VariableDefaultDescription
ONE_CLICK_DEPLOY_ROLEcontrolMust be set to compute
ONE_CLICK_CONTROL_PLANE_IPemptyControl-plane host IP; expanded to <ip>:8089 by default
ONE_CLICK_CONTROL_PLANE_CUBEMASTER_ADDRemptyExplicit CubeMaster address; takes precedence over ONE_CLICK_CONTROL_PLANE_IP
CUBE_SANDBOX_NODE_IP10.0.0.10Required. This node's primary network interface IP
CUBE_SANDBOX_NETWORK_CIDR192.168.0.0/18 (from config.toml)cubevs local network CIDR. Should match the control-plane value.

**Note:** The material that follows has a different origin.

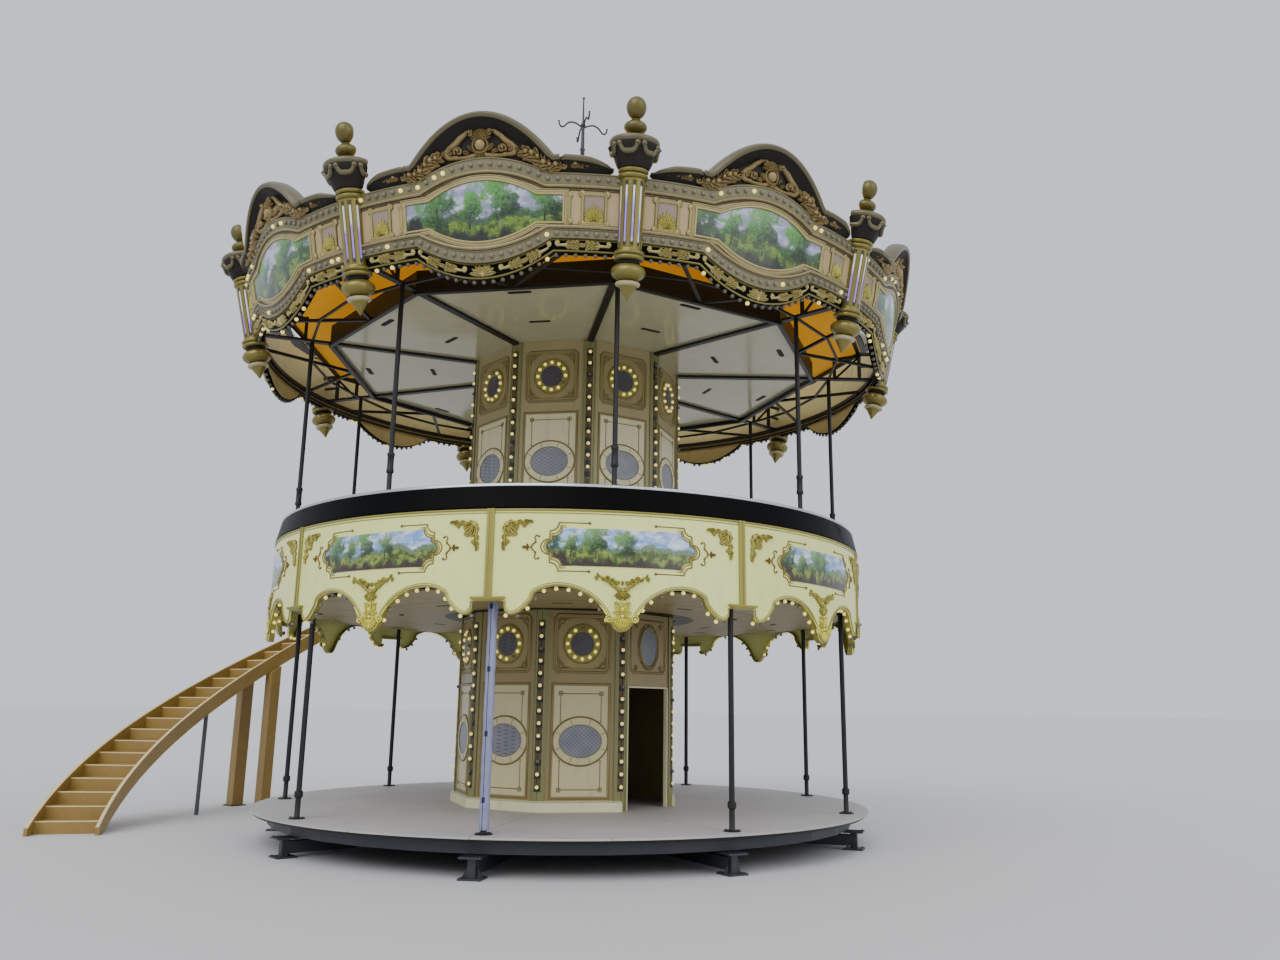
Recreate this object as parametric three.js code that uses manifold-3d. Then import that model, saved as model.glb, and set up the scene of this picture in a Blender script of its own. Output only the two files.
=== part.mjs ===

IPv4 CIDR format (e.g., 10.100.0.0/18), mask range /16–/24. Auto-detected for host network conflicts at install time.
CUBE_SANDBOX_NETWORK_CIDR_SKIP_CONFLICT_CHECK0Set to 1 to skip CIDR conflict detection (not recommended).
ONE_CLICK_RUN_QUICKCHECK1Run health check after installation

For the full configuration reference (build-time options, database, proxy, etc.), see Self-Build Deployment — Configuration Reference.

Troubleshooting

Compute Node Cannot Reach CubeMaster

Verify network connectivity:

bash
curl http://<control-plane-ip>:8089/internal/meta/nodes

If this fails, check:

  • Firewall rules on the control node (port 8089 must be accessible)
  • The ONE_CLICK_CONTROL_PLANE_IP or ONE_CLICK_CONTROL_PLANE_CUBEMASTER_ADDR value in .env

Node Not Appearing in Control Plane

If smoke.sh passes locally but the node does not appear on the control plane:

  1. Check Cubelet logs: /data/log/Cubelet/
  2. Verify meta_server_endpoint in the Cubelet config points to the correct CubeMaster address
  3. Ensure CUBE_SANDBOX_NODE_IP is correctly set to a routable IP (not 127.0.0.1)

For general troubleshooting (Docker, KVM, DNS, etc.), see Self-Build Deployment — Troubleshooting.